**Problem details**
The listing below is to be output in its exact form.

___ Source excerpt

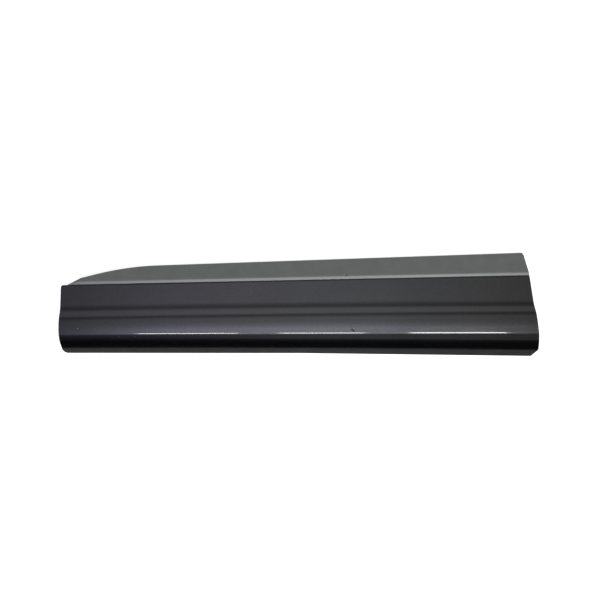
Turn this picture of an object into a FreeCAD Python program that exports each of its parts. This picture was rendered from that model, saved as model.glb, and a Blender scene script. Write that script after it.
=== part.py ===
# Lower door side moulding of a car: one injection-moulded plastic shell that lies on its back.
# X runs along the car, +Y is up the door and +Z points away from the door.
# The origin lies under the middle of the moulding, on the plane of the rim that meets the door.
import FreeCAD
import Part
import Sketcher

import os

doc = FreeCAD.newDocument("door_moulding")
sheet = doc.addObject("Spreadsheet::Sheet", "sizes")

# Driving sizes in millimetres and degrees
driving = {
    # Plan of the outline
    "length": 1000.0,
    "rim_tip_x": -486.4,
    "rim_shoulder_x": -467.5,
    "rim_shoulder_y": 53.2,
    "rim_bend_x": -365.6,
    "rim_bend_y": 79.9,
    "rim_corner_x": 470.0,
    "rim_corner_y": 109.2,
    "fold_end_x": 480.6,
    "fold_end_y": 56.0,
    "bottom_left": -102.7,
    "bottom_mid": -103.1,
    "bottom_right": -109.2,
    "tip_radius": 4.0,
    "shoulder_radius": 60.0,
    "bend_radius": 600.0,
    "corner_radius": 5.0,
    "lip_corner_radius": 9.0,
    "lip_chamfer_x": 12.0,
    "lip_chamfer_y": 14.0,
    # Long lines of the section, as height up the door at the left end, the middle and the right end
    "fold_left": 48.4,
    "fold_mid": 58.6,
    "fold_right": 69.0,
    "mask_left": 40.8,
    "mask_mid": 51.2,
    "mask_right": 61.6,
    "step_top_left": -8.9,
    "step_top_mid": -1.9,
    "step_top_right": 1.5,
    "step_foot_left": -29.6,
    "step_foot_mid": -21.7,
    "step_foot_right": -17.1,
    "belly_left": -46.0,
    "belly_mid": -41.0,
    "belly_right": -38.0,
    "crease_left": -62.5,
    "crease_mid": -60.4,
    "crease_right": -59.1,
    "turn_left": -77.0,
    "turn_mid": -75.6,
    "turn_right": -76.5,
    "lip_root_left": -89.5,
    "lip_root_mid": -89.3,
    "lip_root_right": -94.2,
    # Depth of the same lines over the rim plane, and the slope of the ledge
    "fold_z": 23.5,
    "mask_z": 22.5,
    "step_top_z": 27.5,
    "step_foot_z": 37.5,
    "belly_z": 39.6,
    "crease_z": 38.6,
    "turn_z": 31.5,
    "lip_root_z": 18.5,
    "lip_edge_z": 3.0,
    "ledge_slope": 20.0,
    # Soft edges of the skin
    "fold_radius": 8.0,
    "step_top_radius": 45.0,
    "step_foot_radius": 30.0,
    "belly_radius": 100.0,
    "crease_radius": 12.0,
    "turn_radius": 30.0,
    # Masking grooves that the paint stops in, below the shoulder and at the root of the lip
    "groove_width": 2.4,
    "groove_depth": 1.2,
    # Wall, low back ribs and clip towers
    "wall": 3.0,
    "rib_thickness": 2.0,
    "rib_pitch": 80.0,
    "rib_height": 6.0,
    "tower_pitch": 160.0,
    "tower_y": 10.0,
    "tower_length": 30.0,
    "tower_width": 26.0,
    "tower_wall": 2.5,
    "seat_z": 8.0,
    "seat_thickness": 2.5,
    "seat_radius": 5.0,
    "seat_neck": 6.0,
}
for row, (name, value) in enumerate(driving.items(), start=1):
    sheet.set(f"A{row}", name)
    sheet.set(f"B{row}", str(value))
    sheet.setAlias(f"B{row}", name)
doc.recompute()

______

**Output for this task**
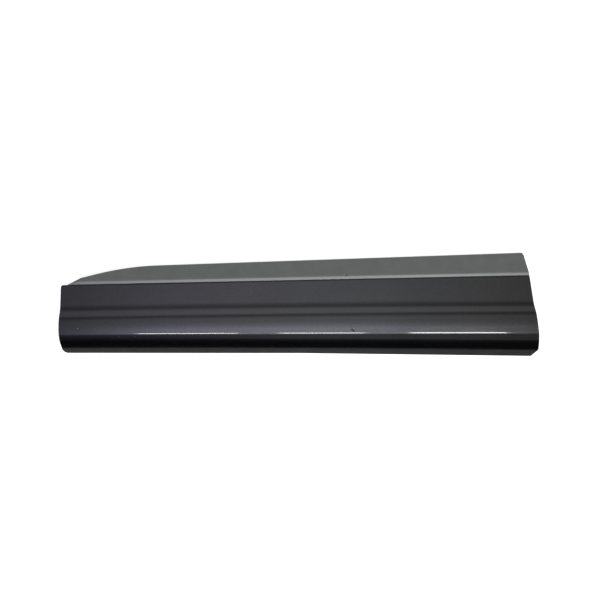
Turn this picture of an object into a FreeCAD Python program that exports each of its parts. This picture was rendered from that model, saved as model.glb, and a Blender scene script. Write that script after it.
=== part.py ===
# Lower door side moulding of a car: one injection-moulded plastic shell that lies on its back.
# X runs along the car, +Y is up the door and +Z points away from the door.
# The origin lies under the middle of the moulding, on the plane of the rim that meets the door.
import FreeCAD
import Part
import Sketcher

import os

doc = FreeCAD.newDocument("door_moulding")
sheet = doc.addObject("Spreadsheet::Sheet", "sizes")

# Driving sizes in millimetres and degrees
driving = {
    # Plan of the outline
    "length": 1000.0,
    "rim_tip_x": -486.4,
    "rim_shoulder_x": -467.5,
    "rim_shoulder_y": 53.2,
    "rim_bend_x": -365.6,
    "rim_bend_y": 79.9,
    "rim_corner_x": 470.0,
    "rim_corner_y": 109.2,
    "fold_end_x": 480.6,
    "fold_end_y": 56.0,
    "bottom_left": -102.7,
    "bottom_mid": -103.1,
    "bottom_right": -109.2,
    "tip_radius": 4.0,
    "shoulder_radius": 60.0,
    "bend_radius": 600.0,
    "corner_radius": 5.0,
    "lip_corner_radius": 9.0,
    "lip_chamfer_x": 12.0,
    "lip_chamfer_y": 14.0,
    # Long lines of the section, as height up the door at the left end, the middle and the right end
    "fold_left": 48.4,
    "fold_mid": 58.6,
    "fold_right": 69.0,
    "mask_left": 40.8,
    "mask_mid": 51.2,
    "mask_right": 61.6,
    "step_top_left": -8.9,
    "step_top_mid": -1.9,
    "step_top_right": 1.5,
    "step_foot_left": -29.6,
    "step_foot_mid": -21.7,
    "step_foot_right": -17.1,
    "belly_left": -46.0,
    "belly_mid": -41.0,
    "belly_right": -38.0,
    "crease_left": -62.5,
    "crease_mid": -60.4,
    "crease_right": -59.1,
    "turn_left": -77.0,
    "turn_mid": -75.6,
    "turn_right": -76.5,
    "lip_root_left": -89.5,
    "lip_root_mid": -89.3,
    "lip_root_right": -94.2,
    # Depth of the same lines over the rim plane, and the slope of the ledge
    "fold_z": 23.5,
    "mask_z": 22.5,
    "step_top_z": 27.5,
    "step_foot_z": 37.5,
    "belly_z": 39.6,
    "crease_z": 38.6,
    "turn_z": 31.5,
    "lip_root_z": 18.5,
    "lip_edge_z": 3.0,
    "ledge_slope": 20.0,
    # Soft edges of the skin
    "fold_radius": 8.0,
    "step_top_radius": 45.0,
    "step_foot_radius": 30.0,
    "belly_radius": 100.0,
    "crease_radius": 12.0,
    "turn_radius": 30.0,
    # Masking grooves that the paint stops in, below the shoulder and at the root of the lip
    "groove_width": 2.4,
    "groove_depth": 1.2,
    # Wall, low back ribs and clip towers
    "wall": 3.0,
    "rib_thickness": 2.0,
    "rib_pitch": 80.0,
    "rib_height": 6.0,
    "tower_pitch": 160.0,
    "tower_y": 10.0,
    "tower_length": 30.0,
    "tower_width": 26.0,
    "tower_wall": 2.5,
    "seat_z": 8.0,
    "seat_thickness": 2.5,
    "seat_radius": 5.0,
    "seat_neck": 6.0,
}
for row, (name, value) in enumerate(driving.items(), start=1):
    sheet.set(f"A{row}", name)
    sheet.set(f"B{row}", str(value))
    sheet.setAlias(f"B{row}", name)
doc.recompute()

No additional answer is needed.